Courage

A weekly family column for the 100 Mile House Free Press

There’s a quote floating around the internet that says “it takes courage to grow up and become who you really are,” and is attributed to E.E. Cummings.

If I’m completely honest, I spent about 15 minutes looking to find a source. On Wikiquote, which I wouldn’t consider a trustworthy source, it’s listed as unsourced. Some people are selling inspirational prints with the text on it. It’s quoted in the odd book but it’s not like printing a book nowadays necessitates rigorous factual adherence.

In any case, by its measure, as courageous as a worm coming to sample to the morning dew before lounging to watch the sunrise.

What I really am is a child and I’ve certainly grown up to be a child.

We all have little pet peeves. For many people, they’re rational things like someone not covering their mouth when they sneeze or someone chewing loudly during a movie (although I might contest that these are pet peeves as they’re generally not something a particular person finds annoying but rather something that is often universally despised). My wife’s pet peeves are also a bit more rational, such as the lack of proper pockets or even fake pockets on women’s pants.
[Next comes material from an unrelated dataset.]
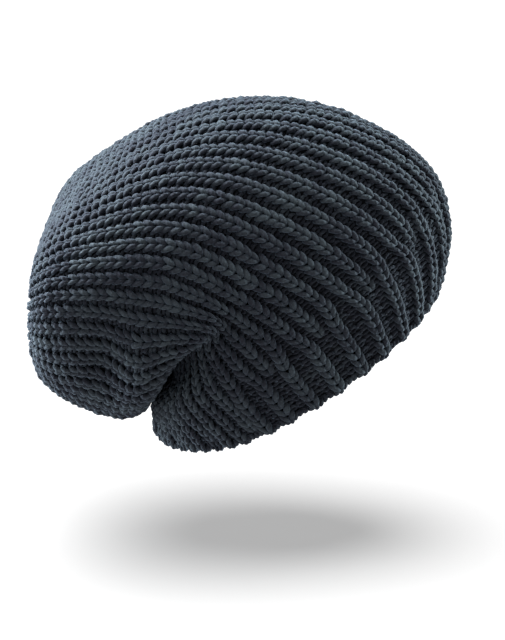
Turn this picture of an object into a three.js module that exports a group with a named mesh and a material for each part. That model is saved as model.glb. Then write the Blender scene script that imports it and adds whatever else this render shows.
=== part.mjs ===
import * as THREE from 'three';

// Slouchy knitted cap in millimetres, +Z up. The wearer faces +X and y = 0 is the middle plane.
// The origin is the middle of the head opening.

// Overall sizes of the soft form, which the tables below follow
const capLength = 260;
const capWidth = 216;
const capHeight = 213;

// Knit: each repeat has two ribs at the rim and three in the body
const wallThickness = 4.5;
const ribRelief = 1.8;
const rimPitch = 15.6; // from rib to rib along the rim
const firstRepeat = 0.64; // of a repeat, from the front
const sideIncreaseRow = 1.5; // in sections from the rim
const frontIncreaseRow = 2.1;
const increaseLength = 0.35;

// Crown closing
const eyeletRadius = 4.6;
const yarnRadius = 1.3;
const yarnClearance = 0.3;

// Mesh of the closing yarn
const yarnSides = 6;
const yarnSteps = 20;

// Each section is a closed loop round the cap, from the head opening to the back of the slouch.
// front and back are where it crosses the middle plane and side is its widest place, as shares of
// capLength, capHeight and, last in side, half-width as a share of capWidth.
const sections = [
  { name: 'rim', front: [0.347, 0.223], side: [-0.003, -0.033, 0.398], back: [-0.347, -0.223] },
  { name: 'band', front: [0.37, 0.366], side: [-0.062, 0.065, 0.417], back: [-0.349, -0.15] },
  { name: 'temple', front: [0.348, 0.52], side: [-0.112, 0.146, 0.435], back: [-0.333, -0.075] },
  { name: 'crownLow', front: [0.259, 0.646], side: [-0.155, 0.205, 0.449], back: [-0.288, 0] },
  { name: 'crownHigh', front: [0.114, 0.738], side: [-0.193, 0.239, 0.463], back: [-0.327, 0.013] },
  { name: 'top', front: [-0.059, 0.777], side: [-0.25, 0.282, 0.477], back: [-0.368, -0.095] },
  { name: 'slouchFront', front: [-0.217, 0.753], side: [-0.313, 0.318, 0.491], back: [-0.414, -0.154] },
  { name: 'slouchMiddle', front: [-0.358, 0.682], side: [-0.394, 0.338, 0.5], back: [-0.479, -0.147] },
  { name: 'slouchBack', front: [-0.472, 0.582], side: [-0.487, 0.345, 0.495], back: [-0.538, -0.117] },
  { name: 'turnStart', front: [-0.544, 0.499], side: [-0.567, 0.328, 0.463], back: [-0.577, -0.085] },
  { name: 'turnEnd', front: [-0.592, 0.423], side: [-0.608, 0.286, 0.394], back: [-0.611, -0.046] },
  { name: 'rear', front: [-0.616, 0.317], side: [-0.613, 0.226, 0.241], back: [-0.624, 0.026] },
];
const crownEnd = [-0.615, 0.137];

// How each section departs from a plain loop, one row for each section above. lean crowds the ribs
// towards the front and back, in radians. front and back push the quarters out, as shares of capLength
// and capHeight, with back's last of capWidth, and turn shifts the widest place, as a share of capWidth.
// relief scales the ribs all round and nape those at the back, where they lie in the crease. steps is
// how many rows of faces lead to the next section.
const shaping = [
  { lean: 0, front: [0.008, 0.012], back: [0.015, 0, 0], turn: -0.028, relief: 1, nape: 1, steps: 2 },
  { lean: 0.02, front: [0.004, 0.014], back: [0, 0, 0], turn: -0.023, relief: 1, nape: 0.9, steps: 3 },
  { lean: 0.04, front: [0, 0], back: [-0.012, 0, 0], turn: -0.014, relief: 1, nape: 0.5, steps: 4 },
  { lean: 0.05, front: [0, 0], back: [-0.004, 0.005, -0.042], turn: 0, relief: 1, nape: 0.2, steps: 4 },
  { lean: 0.04, front: [0, 0], back: [0.015, 0.042, -0.065], turn: 0, relief: 1, nape: 0.6, steps: 4 },
  { lean: 0.02, front: [0, 0], back: [0.023, 0.038, 0.005], turn: 0, relief: 1, nape: 1, steps: 3 },
  { lean: -0.02, front: [0, 0], back: [0.023, -0.002, 0.023], turn: 0, relief: 1, nape: 1, steps: 3 },
  { lean: -0.06, front: [0, 0], back: [0.015, -0.019, -0.005], turn: 0, relief: 1, nape: 1, steps: 2 },
  { lean: -0.1, front: [0, 0], back: [0.012, -0.009, 0.005], turn: 0, relief: 1, nape: 1, steps: 2 },
  { lean: -0.13, front: [0, 0], back: [0.008, -0.014, 0], turn: 0, relief: 0.9, nape: 1, steps: 2 },
  { lean: -0.14, front: [0, 0], back: [0, 0, 0], turn: 0, relief: 0.7, nape: 1, steps: 2 },
  { lean: -0.08, front: [0, 0], back: [0, 0, 0], turn: 0, relief: 0.45, nape: 1, steps: 2 },
];
const drawnIn = { lean: 0, front: [0, 0], back: [0, 0, 0], turn: 0, relief: 0.05, nape: 1 };

// Lips and rolls pressed into both sides. around is in degrees from the front and row in sections from
// the rim, each with its spread. push is X, outward Y and Z as shares of the overall sizes.
const folds = [
  { name: 'lip', around: 101, spread: 10, row: 4.95, rows: 0.9, push: [0.035, 0.009, 0.005] },
  { name: 'lipStart', around: 92, spread: 8, row: 4.45, rows: 0.7, push: [0.019, 0.012, 0.014] },
  { name: 'crease', around: 91, spread: 9, row: 3.75, rows: 0.5, push: [0, -0.019, 0] },
  { name: 'roll', around: 114, spread: 14, row: 6.5, rows: 0.5, push: [0, 0.012, -0.014] },
  { name: 'hollow', around: 116, spread: 16, row: 7.4, rows: 0.45, push: [0, -0.016, 0.005] },
];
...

My pet peeves are a lot more childish in nature. I end up having to call people quite regularly, meaning I end up calling people’s voicemail quite regularly. For some reason unfathomable reason, there are a number of people out there (you know who you are) who start their voicemail with “you’ve reached…” followed by their name. In fact, no, I have not reached you. If I had reached you, I wouldn’t be leaving a voicemail.

However, this week I believe I managed my biggest achievement, and correspondingly most courageous step, in growing up to becoming a child yet.

My wife and I were watching a TV show together and at the end of one episode she stopped it and said it was time to go to bed.

Wanting to watch another episode, I briefly protested but quickly saw it was of no use. Now you might think I threw a temper tantrum at this point, turning the TV back on amidst screaming and kicking, to achieve my goals and become the ultimate child but as my mother can attest, even when I was a child, I was more devious than that; I needed to teach my wife a lesson.

Keeping in mind that my wife’s point was that we should go to bed earlier, and not that we should watch less TV, I stayed up for another hour and a half without watching TV, rather than the hour the TV episode would have taken.

If that’s not courageous for becoming who I really am, I don’t know what is.

P.S. I don’t think I’ve ever been as tired as I was the next day.